### What you are asked to do
Each line of the material below should be reproduced exactly.

### Recorded information
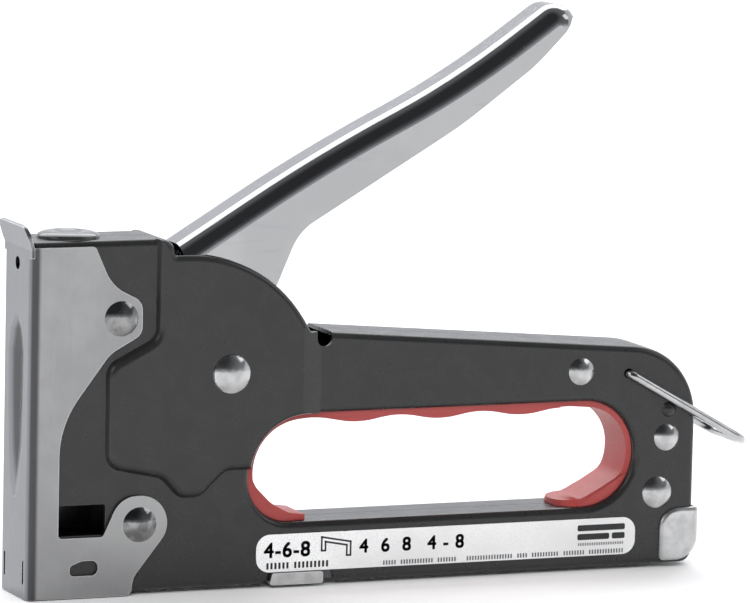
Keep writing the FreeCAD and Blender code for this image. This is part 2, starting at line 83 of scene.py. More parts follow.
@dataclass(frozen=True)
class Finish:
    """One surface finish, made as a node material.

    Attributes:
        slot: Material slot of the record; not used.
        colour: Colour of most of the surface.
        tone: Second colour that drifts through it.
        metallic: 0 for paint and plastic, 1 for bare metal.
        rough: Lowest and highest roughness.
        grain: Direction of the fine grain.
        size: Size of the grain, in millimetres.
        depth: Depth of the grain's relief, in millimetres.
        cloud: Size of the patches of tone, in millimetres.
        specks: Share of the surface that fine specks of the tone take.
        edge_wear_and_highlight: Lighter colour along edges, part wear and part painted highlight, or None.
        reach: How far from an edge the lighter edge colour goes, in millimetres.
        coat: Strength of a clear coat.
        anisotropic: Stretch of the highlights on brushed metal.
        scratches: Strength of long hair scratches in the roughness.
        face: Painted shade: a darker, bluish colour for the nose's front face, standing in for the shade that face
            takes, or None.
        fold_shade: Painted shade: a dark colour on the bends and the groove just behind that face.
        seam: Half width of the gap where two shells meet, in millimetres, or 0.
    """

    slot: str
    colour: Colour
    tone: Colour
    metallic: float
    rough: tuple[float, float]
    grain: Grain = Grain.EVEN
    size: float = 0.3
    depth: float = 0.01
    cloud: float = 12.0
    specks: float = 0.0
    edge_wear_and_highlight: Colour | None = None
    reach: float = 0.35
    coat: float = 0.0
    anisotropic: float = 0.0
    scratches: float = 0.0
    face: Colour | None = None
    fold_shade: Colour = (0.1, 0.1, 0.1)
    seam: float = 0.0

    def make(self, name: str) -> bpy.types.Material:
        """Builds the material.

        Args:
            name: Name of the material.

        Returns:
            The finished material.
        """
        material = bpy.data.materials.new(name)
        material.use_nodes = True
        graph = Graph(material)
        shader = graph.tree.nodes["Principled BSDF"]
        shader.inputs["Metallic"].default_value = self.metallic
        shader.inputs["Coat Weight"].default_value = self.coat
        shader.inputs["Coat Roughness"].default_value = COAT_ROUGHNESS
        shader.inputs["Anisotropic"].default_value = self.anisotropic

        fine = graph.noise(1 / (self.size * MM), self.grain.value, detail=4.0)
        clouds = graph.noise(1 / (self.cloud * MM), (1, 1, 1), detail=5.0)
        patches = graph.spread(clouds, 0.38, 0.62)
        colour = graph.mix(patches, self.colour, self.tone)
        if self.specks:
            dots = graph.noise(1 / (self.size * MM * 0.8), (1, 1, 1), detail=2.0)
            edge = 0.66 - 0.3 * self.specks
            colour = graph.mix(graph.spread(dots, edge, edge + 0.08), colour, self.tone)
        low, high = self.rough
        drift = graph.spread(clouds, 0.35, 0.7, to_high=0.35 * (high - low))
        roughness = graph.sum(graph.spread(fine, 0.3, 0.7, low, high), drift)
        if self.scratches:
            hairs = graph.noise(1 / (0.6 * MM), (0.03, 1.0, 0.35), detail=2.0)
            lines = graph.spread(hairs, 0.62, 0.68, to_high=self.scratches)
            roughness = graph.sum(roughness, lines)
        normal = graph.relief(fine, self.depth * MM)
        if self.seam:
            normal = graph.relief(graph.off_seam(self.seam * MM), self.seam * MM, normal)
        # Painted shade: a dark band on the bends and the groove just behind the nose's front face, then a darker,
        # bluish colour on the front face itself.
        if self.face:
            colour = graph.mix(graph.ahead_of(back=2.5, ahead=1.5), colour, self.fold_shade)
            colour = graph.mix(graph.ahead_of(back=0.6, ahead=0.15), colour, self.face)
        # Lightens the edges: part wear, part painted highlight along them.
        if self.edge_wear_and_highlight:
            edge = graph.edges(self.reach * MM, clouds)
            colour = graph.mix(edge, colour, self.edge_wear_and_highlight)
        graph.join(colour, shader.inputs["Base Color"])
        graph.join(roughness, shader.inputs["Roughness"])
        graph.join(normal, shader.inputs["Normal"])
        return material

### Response
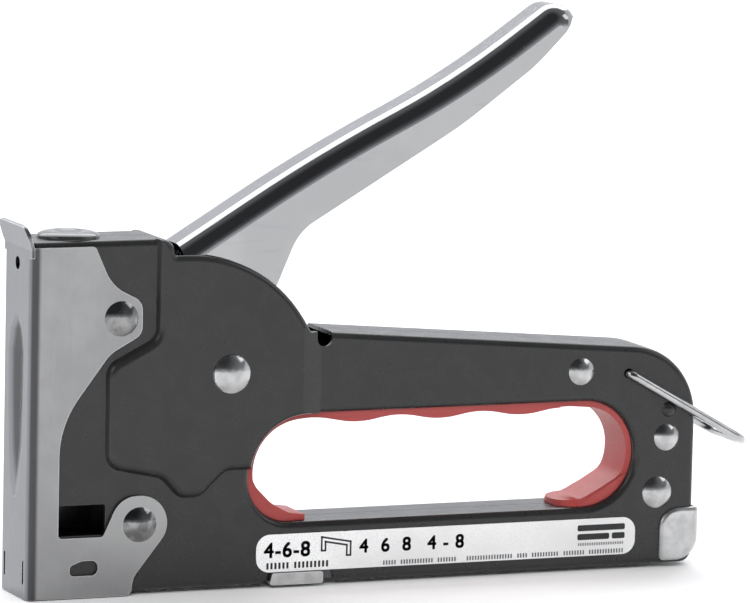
Keep writing the FreeCAD and Blender code for this image. This is part 2, starting at line 83 of scene.py. More parts follow.
@dataclass(frozen=True)
class Finish:
    """One surface finish, made as a node material.

    Attributes:
        slot: Material slot of the record; not used.
        colour: Colour of most of the surface.
        tone: Second colour that drifts through it.
        metallic: 0 for paint and plastic, 1 for bare metal.
        rough: Lowest and highest roughness.
        grain: Direction of the fine grain.
        size: Size of the grain, in millimetres.
        depth: Depth of the grain's relief, in millimetres.
        cloud: Size of the patches of tone, in millimetres.
        specks: Share of the surface that fine specks of the tone take.
        edge_wear_and_highlight: Lighter colour along edges, part wear and part painted highlight, or None.
        reach: How far from an edge the lighter edge colour goes, in millimetres.
        coat: Strength of a clear coat.
        anisotropic: Stretch of the highlights on brushed metal.
        scratches: Strength of long hair scratches in the roughness.
        face: Painted shade: a darker, bluish colour for the nose's front face, standing in for the shade that face
            takes, or None.
        fold_shade: Painted shade: a dark colour on the bends and the groove just behind that face.
        seam: Half width of the gap where two shells meet, in millimetres, or 0.
    """

    slot: str
    colour: Colour
    tone: Colour
    metallic: float
    rough: tuple[float, float]
    grain: Grain = Grain.EVEN
    size: float = 0.3
    depth: float = 0.01
    cloud: float = 12.0
    specks: float = 0.0
    edge_wear_and_highlight: Colour | None = None
    reach: float = 0.35
    coat: float = 0.0
    anisotropic: float = 0.0
    scratches: float = 0.0
    face: Colour | None = None
    fold_shade: Colour = (0.1, 0.1, 0.1)
    seam: float = 0.0

    def make(self, name: str) -> bpy.types.Material:
        """Builds the material.

        Args:
            name: Name of the material.

        Returns:
            The finished material.
        """
        material = bpy.data.materials.new(name)
        material.use_nodes = True
        graph = Graph(material)
        shader = graph.tree.nodes["Principled BSDF"]
        shader.inputs["Metallic"].default_value = self.metallic
        shader.inputs["Coat Weight"].default_value = self.coat
        shader.inputs["Coat Roughness"].default_value = COAT_ROUGHNESS
        shader.inputs["Anisotropic"].default_value = self.anisotropic

        fine = graph.noise(1 / (self.size * MM), self.grain.value, detail=4.0)
        clouds = graph.noise(1 / (self.cloud * MM), (1, 1, 1), detail=5.0)
        patches = graph.spread(clouds, 0.38, 0.62)
        colour = graph.mix(patches, self.colour, self.tone)
        if self.specks:
            dots = graph.noise(1 / (self.size * MM * 0.8), (1, 1, 1), detail=2.0)
            edge = 0.66 - 0.3 * self.specks
            colour = graph.mix(graph.spread(dots, edge, edge + 0.08), colour, self.tone)
        low, high = self.rough
        drift = graph.spread(clouds, 0.35, 0.7, to_high=0.35 * (high - low))
        roughness = graph.sum(graph.spread(fine, 0.3, 0.7, low, high), drift)
        if self.scratches:
            hairs = graph.noise(1 / (0.6 * MM), (0.03, 1.0, 0.35), detail=2.0)
            lines = graph.spread(hairs, 0.62, 0.68, to_high=self.scratches)
            roughness = graph.sum(roughness, lines)
        normal = graph.relief(fine, self.depth * MM)
        if self.seam:
            normal = graph.relief(graph.off_seam(self.seam * MM), self.seam * MM, normal)
        # Painted shade: a dark band on the bends and the groove just behind the nose's front face, then a darker,
        # bluish colour on the front face itself.
        if self.face:
            colour = graph.mix(graph.ahead_of(back=2.5, ahead=1.5), colour, self.fold_shade)
            colour = graph.mix(graph.ahead_of(back=0.6, ahead=0.15), colour, self.face)
        # Lightens the edges: part wear, part painted highlight along them.
        if self.edge_wear_and_highlight:
            edge = graph.edges(self.reach * MM, clouds)
            colour = graph.mix(edge, colour, self.edge_wear_and_highlight)
        graph.join(colour, shader.inputs["Base Color"])
        graph.join(roughness, shader.inputs["Roughness"])
        graph.join(normal, shader.inputs["Normal"])
        return material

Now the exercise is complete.